A Decision Framework: Is a ULIP Right for You?

To determine if a ULIP might suit your situation, ask yourself:

  1. Do you need both life insurance AND investment in a single product? If no, separate products will likely serve you better.
  2. Are you committed to at least a 15-20 year investment horizon? ULIPs generally make little sense for shorter periods.
  3. Have you maximized other tax-saving options under 80C? If no, those might be more efficient than ULIPs.
  4. Do you value the ability to switch between fund options without tax implications? This is one genuine advantage ULIPs offer.
  5. Do you struggle with investment discipline? The structured nature of ULIPs might provide helpful constraints.
  6. Are you comfortable with the liquidity restrictions? The five-year lock-in requires financial stability.
  7. Have you compared the projected outcomes of ULIPs versus alternatives? Run the actual numbers before deciding.
  8. Do you fully understand all charges and how they impact returns? Transparency about costs is essential for informed decisions.

If you answered “yes” to most of these questions, a ULIP might merit consideration in your financial portfolio. If you answered “no” to several, particularly the first few, alternatives would likely serve you better.

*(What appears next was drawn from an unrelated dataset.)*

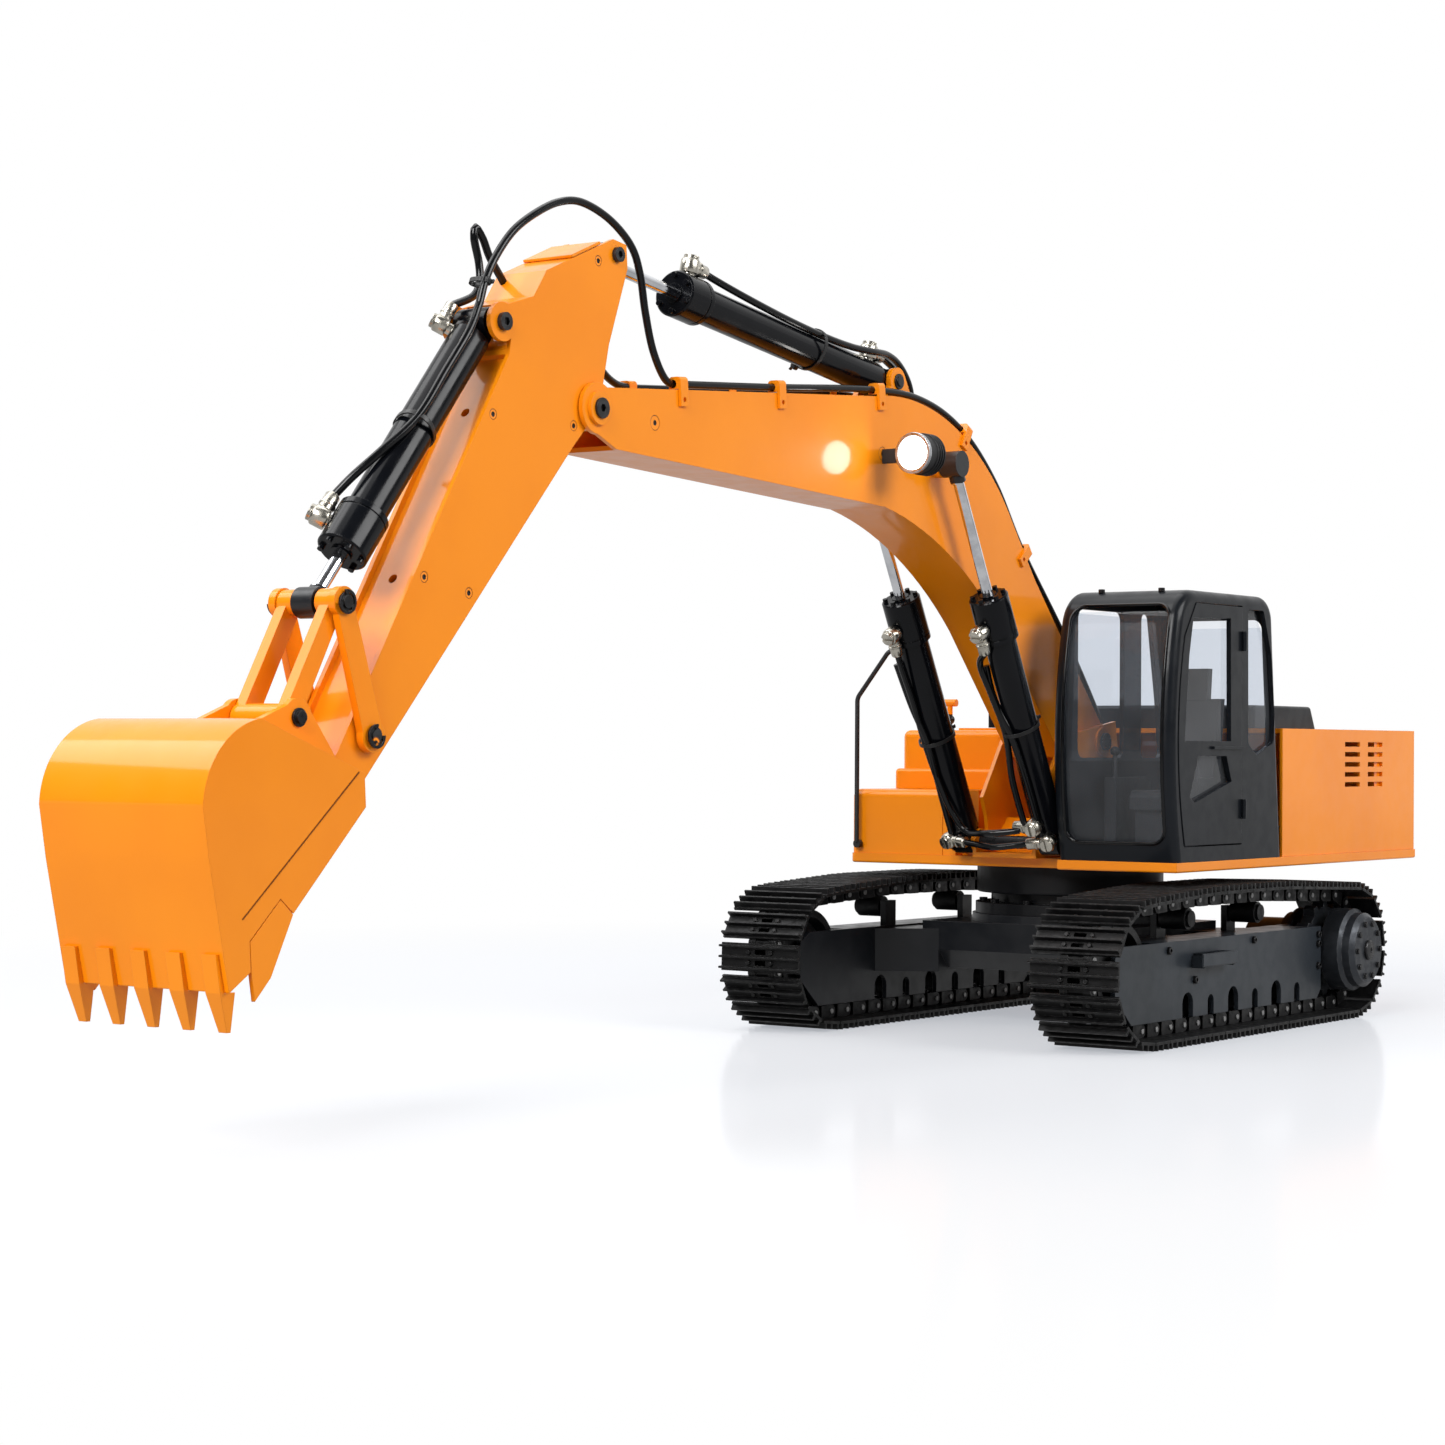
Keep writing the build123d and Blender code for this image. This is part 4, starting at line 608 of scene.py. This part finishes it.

Conclusion: So, Are ULIPs Good Investments?

After thorough analysis, discussions with numerous financial professionals, and personal experience, my conclusion is nuanced:

For most investors, ULIPs are not optimal investment vehicles. The combination of term insurance plus direct mutual funds typically provides better insurance coverage, greater flexibility, and higher potential returns at lower overall costs.

However, ULIPs are not universally bad investments either. For specific investor profiles—particularly those in high tax brackets who have already maximized other tax-saving options, value the tax-free switching capability, and commit to long time horizons—modern ULIPs (especially online low-cost variants) can be reasonable tools within a broader financial strategy.

The key is making an informed decision based on your specific circumstances, goals, and preferences rather than succumbing to sales pressure or oversimplified blanket judgments.

Remember that the best investment is not necessarily the one with the highest theoretical returns, but the one you understand, feel comfortable with, and will stick with through market cycles. Sometimes, the psychological aspects of investing matter as much as the mathematical ones.

If you’re considering a ULIP, do your homework. Run detailed projections with realistic assumptions. Compare alternatives thoroughly. Understand all charges and constraints. And perhaps most importantly, consider seeking advice from a fee-only financial advisor who doesn’t earn commissions from product sales.

Your financial future deserves this level of diligence—whether that leads you toward or away from ULIPs as part of your investment strategy.


Disclaimer: This article reflects personal opinions and analysis based on market conditions as of July 2025. Investment performance varies, and what works for one investor may not be appropriate for another. Always consult a qualified financial advisor before making investment decisions.